Roger Zelazny (1937-1995) to amerykański pisarz fantasy i SF. Jego ojciec był emigrantem z Polski (pochodził z Rypina), a matka była amerykańską Irlandką. Zelazny to jeden z głównych twórców tzw. nowej fali science fiction. Był zdobywcą wielu nagród, w tym sześciokrotnie Hugo, trzykrotnie Nebuli i dwukrotnie Locusa. Autor około 150 opowiadań i 50 powieści. Zadebiutował w 1962 r. utworem Jego wielki wyścig. Cykl powieść fantasy „Kroniki Amberu” to jego najpopularniejsze dzieło. Do innych znanych utworów Zelazny’ego należą m.in. zbiór opowiadań Róża dla Eklezjastesa (1963) i powieści Ja, nieśmiertelny (1966), Pan Światła (1967) czy napisana wspólnie z Philipem K. Dickiem Deus Irae (1976). Jego twórczość inspirowała takich pisarzy jak George R.R. Martin czy Neil Gaiman.
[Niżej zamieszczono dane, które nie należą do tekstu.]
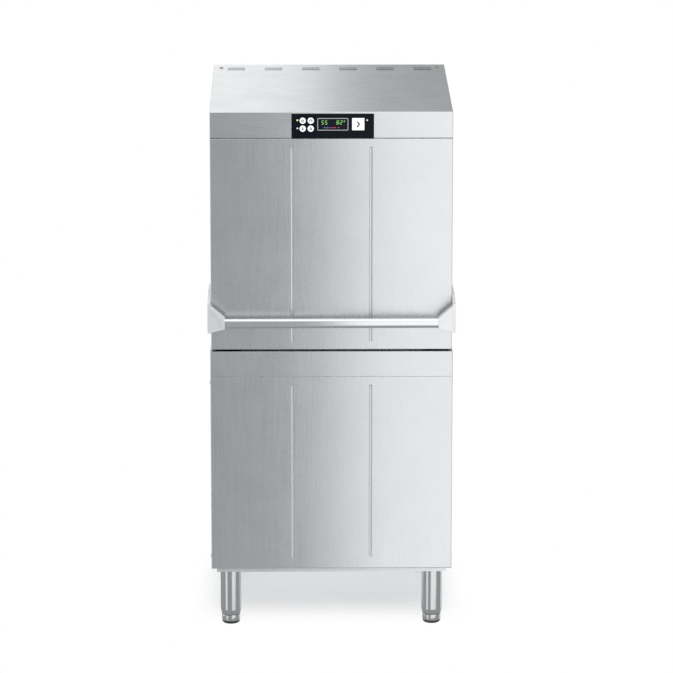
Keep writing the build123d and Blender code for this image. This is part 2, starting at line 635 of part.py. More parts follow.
def handle_casting():
    """Left corner casting: a side plate along the hood, a tapering nose and the tube's spigot."""
    outer, inner, tip = -CASTING_X, -HOOD_HALF, -TUBE_HALF
    low, top = TUBE_Z - 27, TUBE_Z + 57
    facing = Plane(origin=(0, CASTING_FRONT, 0), x_dir=(1, 0, 0), z_dir=(0, -1, 0))
    front = Polyline((outer, low), (outer, top), (tip, TUBE_Z + 15.5), (tip, TUBE_Z - 15.5), close=True)
    nose = extrude(facing * make_face(front), -31)
    nose = fillet(nose.faces().sort_by(Axis.Y)[0].edges(), 1.5)
    side = Polyline((CASTING_FRONT, low), (CASTING_FRONT, top), (-330, top + 16), (-170, top + 22),
                    (-170, top - 6), (-330, low + 28), close=True)
    plate = extrude(Plane(origin=(outer, 0, 0), x_dir=(0, 1, 0), z_dir=(1, 0, 0)) * make_face(side),
                    inner - outer)
    plate = fillet(plate.edges().filter_by(Axis.X).sort_by(Axis.Y)[-2:], 10)
    plate = fillet(plate.faces().sort_by(Axis.X)[0].edges(), 1.5)
    recess = Polyline((outer + 6, low + 8), (outer + 6, top - 16), (-315, TUBE_Z + 8), (-315, TUBE_Z - 10),
                      close=True)
    pocket = extrude(facing * make_face(recess), -3)
    spigot = rod((tip - 4, TUBE_Y, TUBE_Z), (tip + 22, TUBE_Y, TUBE_Z), TUBE_BORE - RUNNING)
    return nose + plate - pocket + spigot


def build_hood():
    parts["hood_liner"] = hood_liner()
    parts["roof_cover"] = roof_cover()
    parts["hood_front_panel"] = hood_front_panel()
    left = hood_side_panel()
    parts["hood_left_panel"] = left
    parts["hood_right_panel"] = mirror(left, Plane.YZ)
    parts["handle_tube"] = handle_tube()
    casting = handle_casting()
    parts["handle_casting_left"] = casting
    parts["handle_casting_right"] = mirror(casting, Plane.YZ)


# ---- controls ----
def control_fascia():
    """Fascia plate with a shallow housing behind it and openings for what shows."""
    x0, x1, z0, z1 = PANEL_LEFT + 0.5, PANEL_RIGHT - 0.5, Z_COVER, PANEL_TOP - 0.5
    plate = block(x0, x1, HOOD_FRONT - 2, HOOD_FRONT + 2, z0, z1)
    plate = fillet(plate.faces().sort_by(Axis.Y)[0].edges(), 0.8)
    back = HOOD_FRONT + 2, HOOD_FRONT + 19
    case = block(x0 + 4, x1 - 4, *back, 1424, z1 - 4) - block(x0 + 6, x1 - 6, back[0] - 1, back[1] + 1, 1426, z1 - 6)
    fascia = plate + case
    for x, z in ROUND_BUTTONS.values():
        fascia = fascia - rod((x, HOOD_FRONT - 5, z), (x, HOOD_FRONT + 5, z), BUTTON_R + 0.4)
    gap = START_HALF + 0.4
    fascia = fascia - block(START_X - gap, START_X + gap, HOOD_FRONT - 5, HOOD_FRONT + 5,
                            START_Z - gap, START_Z + gap)
    a, b, c, d = DISPLAY
    fascia = fascia - block(a, b, HOOD_FRONT - 5, HOOD_FRONT + 5, c, d)
    for x, z in LAMPS:
        fascia = fascia - rod((x, HOOD_FRONT - 5, z), (x, HOOD_FRONT + 5, z), 2.2)
    return fascia


def display_module():
    """Circuit board with the display window and three light pipes standing on it."""
    a, b, c, d = DISPLAY
    front = HOOD_FRONT - 1.6
    window = block(a + 0.2, b - 0.2, front, HOOD_FRONT + 12, c + 0.2, d - 0.2)
    window = window - block(a + 2.2, b - 2.2, front - 1, front + 1, c + 2.2, d - 2.2)
    board = block(PANEL_LEFT + 8, PANEL_RIGHT - 8, HOOD_FRONT + 12, HOOD_FRONT + 13.6, 1428, PANEL_TOP - 8)
    module = window + board
    for x, z in LAMPS:
        lamp = rod((x, HOOD_FRONT - 2.6, z), (x, HOOD_FRONT + 12.5, z), 2)
        module = module + fillet(lamp.edges().sort_by(Axis.Y)[0], 0.8)
    return module


def round_button(x, z):
    """Domed cap on a stem, kept in by a flange behind the fascia."""
    cap = rod((x, HOOD_FRONT - 3.8, z), (x, HOOD_FRONT + 4, z), BUTTON_R)
    cap = fillet(cap.edges().filter_by(GeomType.CIRCLE).sort_by(Axis.Y)[0], 1)
    flange = rod((x, HOOD_FRONT + 2.3, z), (x, HOOD_FRONT + 4, z), BUTTON_R + 1.2)
    return cap + flange + rod((x, HOOD_FRONT + 4, z), (x, HOOD_FRONT + 10, z), 3)


def start_button():
    """Square cap on a stem, kept in by a flange behind the fascia."""
    h = START_HALF
    cap = block(START_X - h, START_X + h, HOOD_FRONT - 4, HOOD_FRONT + 4, START_Z - h, START_Z + h)
    cap = fillet(cap.edges().filter_by(Axis.Y), 2.5)
    cap = fillet(cap.faces().sort_by(Axis.Y)[0].edges(), 0.8)
    g = h + 1.2
    flange = block(START_X - g, START_X + g, HOOD_FRONT + 2.3, HOOD_FRONT + 4, START_Z - g, START_Z + g)
    return cap + flange + rod((START_X, HOOD_FRONT + 4, START_Z), (START_X, HOOD_FRONT + 10, START_Z), 5)


def build_controls():
    parts["control_fascia"] = control_fascia()
    parts["display_module"] = display_module()
    for name, (x, z) in ROUND_BUTTONS.items():
        parts[name] = round_button(x, z)
    parts["button_start"] = start_button()


# ---- fasteners ----
def side_screw(x, y, z, side):
    """Low-headed screw in a side face."""
    head = rod((x, y, z), (x + side * 2.4, y, z), 5.5)
    return head - Pos(x + side * 2.4, y, z) * Box(1.6, 7, 1.4)


def roof_screw(x, y):
    """Low-headed screw standing on the sloping roof."""
    slope = ROOF_RISE / (HOOD_REAR - HOOD_FRONT)
    z = Z_ROOF + slope * (y - HOOD_FRONT)
    tilt = math.degrees(math.atan(slope))
    screw = Pos(0, 0, 0.1) * Cylinder(5, 2.2, align=CENTRE_MIN)
    screw = screw - Pos(0, 0, 2.3) * Box(6.4, 1.3, 1.6)
    return Pos(x, y, z) * Rot(tilt, 0, 0) * screw


def build_fasteners():
    hood = [roof_screw(x, 199) for x in (-322, 322)]
    for side in (-1, 1):
        for y, z in ((-290, TUBE_Z + 38), (-200, TUBE_Z + 59)):
            hood.append(side_screw(side * CASTING_X, y, z, side))
    parts["hood_screws"] = Compound(children=hood)
    base = []
    for side in (-1, 1):
        for y, z in grid((-300, 330), (190, 705)):
            base.append(side_screw(side * BASE_HALF, y, z, side))
    parts["base_screws"] = Compound(children=base)


def main():
    os.makedirs("parts", exist_ok=True)
    build_base()
    build_tank()
    build_services()
    build_column()
    build_hood()
    build_controls()
    build_fasteners()
    for name, shape in parts.items():
        stands_on_floor = name == "leg_tubes" or name.startswith("levelling_foot")
        placed = shape if stands_on_floor else Pos(0, 0, BODY_RAISE) * shape
        export_step(placed, f"parts/{name}.step")
    print(len(parts), "parts written")


main()
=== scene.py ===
"""The hood-type dishwasher's looks: finishes, small visible details, lights and the camera.

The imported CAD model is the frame. Metres, +Z up, the operator stands on the -Y side.
"""

import json
import math

import bmesh
import bpy
from mathutils import Matrix, Vector


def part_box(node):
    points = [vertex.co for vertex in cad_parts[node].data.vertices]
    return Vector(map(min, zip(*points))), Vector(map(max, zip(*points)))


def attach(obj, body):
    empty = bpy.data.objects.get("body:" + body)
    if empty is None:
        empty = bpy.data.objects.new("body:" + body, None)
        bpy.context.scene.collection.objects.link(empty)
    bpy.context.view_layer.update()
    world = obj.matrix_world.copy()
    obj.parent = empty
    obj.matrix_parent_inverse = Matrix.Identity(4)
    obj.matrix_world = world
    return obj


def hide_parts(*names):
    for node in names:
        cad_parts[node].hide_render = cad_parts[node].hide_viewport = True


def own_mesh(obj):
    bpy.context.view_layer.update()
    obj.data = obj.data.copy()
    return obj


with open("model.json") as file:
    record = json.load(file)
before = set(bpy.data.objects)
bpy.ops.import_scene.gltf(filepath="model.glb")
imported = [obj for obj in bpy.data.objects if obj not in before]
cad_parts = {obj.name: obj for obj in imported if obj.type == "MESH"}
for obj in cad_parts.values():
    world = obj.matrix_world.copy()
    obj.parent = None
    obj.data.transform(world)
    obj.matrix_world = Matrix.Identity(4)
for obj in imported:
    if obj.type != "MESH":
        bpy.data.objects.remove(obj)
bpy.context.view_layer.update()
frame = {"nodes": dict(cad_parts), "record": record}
NODES = frame["nodes"]


# ---- places, read from the frame ----
def corners(node):
    """A node's lowest and highest corner, as vectors."""
    low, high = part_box(node)
    return Vector(low), Vector(high)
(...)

„Staram się codziennie zasiadać przy maszynie do pisania i pracować co najmniej przez cztery godziny. Czasami, dla odprężenia, pisuję sentencje” – to dewiza życiowa Rogera Zelazny’ego, którą ujął w swojej prezentacji prof. Wróblewski. Ponadto dowiedzieliśmy się czym Zelazny się zajmował przed tym, nim został zawodowym pisarzem, jak wyglądało jego życie prywatne, dom w Santa Fe, jak został odebrany przez krytykę debiut literacki. Profesor opowiedział o początkach pisarskich, o etapach kariery pisarza, jej rozkwicie, źródłach, inspiracjach. Warto zaznaczyć, że wachlarz zainteresowań Zelazny’ego był niezwykle szeroki: od medycyny po filozofię Wschodu, pasje czytelnicze (Bradbury, Lovecraft, Poe), którym nieustająco towarzyszyła chęć samorozwoju intelektualnego. Interesował się także poezją francuskich symbolistów, muzyką folkową. Miał też niezwykłą umiejętność obserwowania zachowań ludzkich i dokonywania ich analizy. Najważniejszymi tematami, przewijającymi się w twórczości pisarza były: nieśmiertelność, miłość, Bóg, władza, świętość, kruchość ludzkiego życia, szatan, zło, odwet, samobójstwo.
Profesor Maciej Wróblewski zamknął prelekcję następującymi słowami: Przygoda z Rogerem Zelaznym jest nie byle jaka. Mówię tu o czytelniczej perspektywie, bo przynajmniej nam Europejczykom, Polakom pozwala w części zrozumieć fenomen kultury amerykańskiej; że to jest kultura w której ze swoimi propozycjami, ze swoją wyobraźnią (jeśli jesteś autentyczny), jesteś w stanie się przebić i zrobić karierę nawet jako pisarz. Taki był Roger Zelazny, który w 1969 r. porzucając regularne zawodowe zajęcia, postanowił zostać pisarzem, którego zaakceptowano i przyjęto, mimo że start ze statusem imigranta miał niezwykle trudny.